To some San Diegans, the sound of a crowing rooster is a familiar and welcome one. It can be a deeply rooted part of their cultural heritage or upbringing.
But to others, that cock-a-doodle-doo is an unwelcomed squawk, interrupting sleep early in the morning or disturbing their daily routine. It’s partly why local lawmakers updated the city ordinance in 2012 and made rooster ownership illegal.
But that law didn’t eliminate the problem, which was easy to spot when NBC 7 Investigates looked through code-enforcement investigations. San Diegans filed more than 200 complaints due to loud rooster noises in just the last three years alone.
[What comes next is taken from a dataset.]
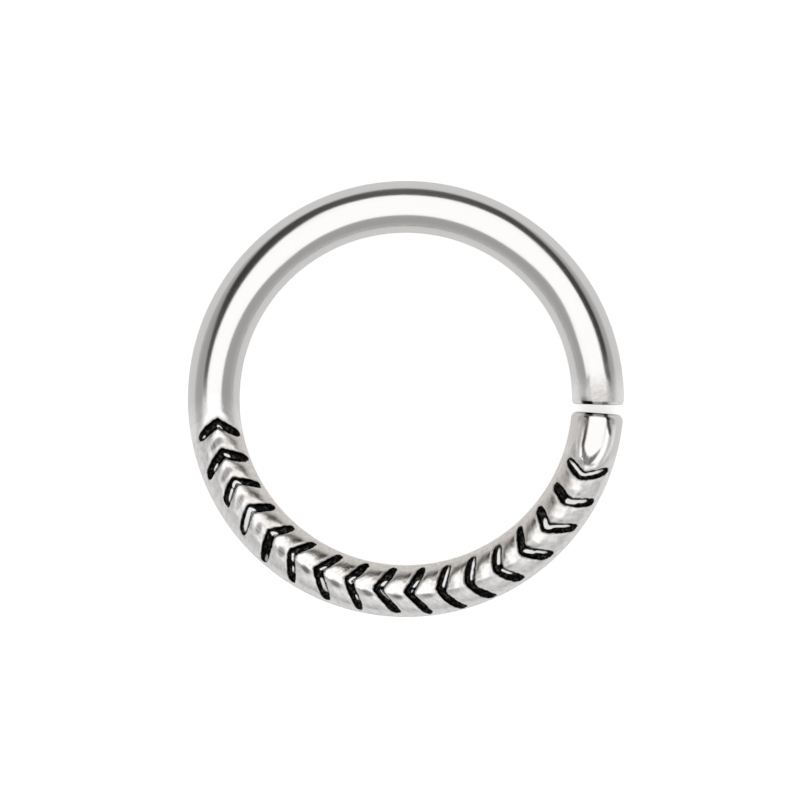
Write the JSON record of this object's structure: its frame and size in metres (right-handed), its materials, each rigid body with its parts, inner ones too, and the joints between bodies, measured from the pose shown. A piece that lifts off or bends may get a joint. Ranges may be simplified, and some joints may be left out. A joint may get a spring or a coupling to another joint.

None of those cases resulted in fines against rooster owners. Instead, city officials told NBC 7 Investigates they send out two letters when a case is filed. One notification letter goes to the person who complained, letting them know that a warning letter was sent to the homeowner.
Rooster owners are told to remove the animals, but there is no information about possible monetary fines. NBC 7 Investigates asked the city what repercussions rooster owners face if they don’t comply. The only answer city officials repeatedly told us: civil action brought against them by their neighbors. Rooster noise complaints fall in the lowest tier in the priority of cases that the code-enforcement division investigates. Priority 1 cases involve imminent health and safety hazards like unstable structures, leaking sewage and exposed electrical wires. Noise complaints are referred to as “alternative compliance” cases. Inspectors don’t visit sites. Instead, as an option, they refer neighbors to a mediation service to work out the issue without involving the city.
One of those letters arrived at the home of 16-year-old Efrain Zamora in City Heights in mid-October. Zamora said they had two roosters and two hens for a couple of months
“We even named them, you know, due to their characteristics and everything,” Efrain said.
Efrain spoke for the family, with permission from his mother. After getting the warning letter, he said, the family moved quickly to comply with the ordinance, which they weren’t aware of.
“It was a bit sad," Efrain said, "but we knew we had to just because it was the city."
The family opted to rehome the entire flock with relatives because they didn’t want to split up the birds.
Allison Wall, the administrator of the Facebook group San Diego Backyard Chickens, said chicken ownership has boomed in popularity in recent years. It took Wall’s Facebook group four years to reach 1,500 members, but she said that number doubled in size when the COVID-19 pandemic hit, and it keeps rising. She said the trend made for big business for local country stores.
“They couldn’t keep chicks in stock,” Wall said.
Wall said that it’s hard to tell the sex of a chick, even for experts.
“In summer, all of a sudden there were a lot more roosters that needed to be rehomed,” Wall said. “That was definitely tied to people rushing to get chickens and not really knowing what they were getting into.”
Wall has 40 chickens in her backyard, including her two roosters. She lives in Lakeside, where it is legal to own them. Each one has a name and Wall will tell you each has its own personality. She jokes that chickens are a “gateway to farming.” Hens provide a majority of their eggs in their first year, so keeping a couple of roosters on hand allows you to naturally replenish an existing flock.
“Roosters are great,” Wall said. “They’re colorful. I don’t just mean their feathers, but their personalities. They’re definitely the protector of the flock.”
But roosters can be loud – and in some parts of the county, like the city of San Diego, they’re illegal to own, which is why, before you get chickens, Wall said, you need to make sure you have someone who can take roosters.
NBC 7 Investigates spoke with the San Diego Humane Society, which said it regularly takes in both stray and owner-surrendered roosters. Over the past three calendar years, 331 have gone through its intake system, but less than half were owner-surrendered.
Wall believes the ordinance and the rooster ban are partly to blame for those numbers. She said the ordinance “should be reconsidered from a holistic standpoint” and that “it needs to be looked at from a much larger picture and an entire overhaul of the system.”
She hopes lawmakers can update the ordinance by factoring in everything it takes to raise a healthy flock – like the hen-to-rooster ratio and the size of the coop, etc.
“I can tell you exactly what’s in my eggs, and that makes me feel really good about the food we’re eating," Wall said. "So I don’t think that’s going to die down, and in general, I think it causes a problem to not be able to have roosters."